The appellant argued that the revenue earned by the respondent from booking space in airlines for international cargo movement, including incentives and commissions, should be subject to service tax under Business Auxiliary Service. However, the respondent's counsel cited precedents where similar issues were decided in favor of the respondents by the Tribunal. The Tribunal's decisions in cases like Continental Carriers, Indo Lloyd Freight Systems, and St. John Freight Systems supported the view that certain activities related to buying and selling cargo space did not fall under the purview of Business Auxiliary Service.

After hearing both sides, the Tribunal referenced earlier cases where it was established that for a demand under Business Auxiliary Service to be sustained, there must be involvement of a third party in the transaction. In the absence of such involvement, the demand cannot be upheld.
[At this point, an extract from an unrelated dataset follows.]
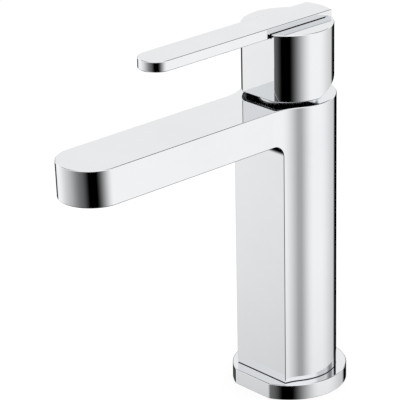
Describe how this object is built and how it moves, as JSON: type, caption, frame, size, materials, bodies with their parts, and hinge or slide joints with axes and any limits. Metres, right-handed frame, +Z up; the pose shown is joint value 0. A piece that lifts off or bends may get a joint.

The Tribunal emphasized that activities like buying and selling space in airlines for one's trading activities, without acting on behalf of a client, do not constitute taxable services under Business Auxiliary Service. The Tribunal's findings in various cases reiterated that the mere sale and purchase of cargo space for profit does not attract service tax under the Finance Act, 1994.

Ultimately, the Tribunal found no merit in the department's appeal, as the issue had been consistently decided in favor of the assessee-respondents in previous Tribunal orders. Therefore, the appeal filed by the department was dismissed based on the established legal principles and precedents cited during the proceedings.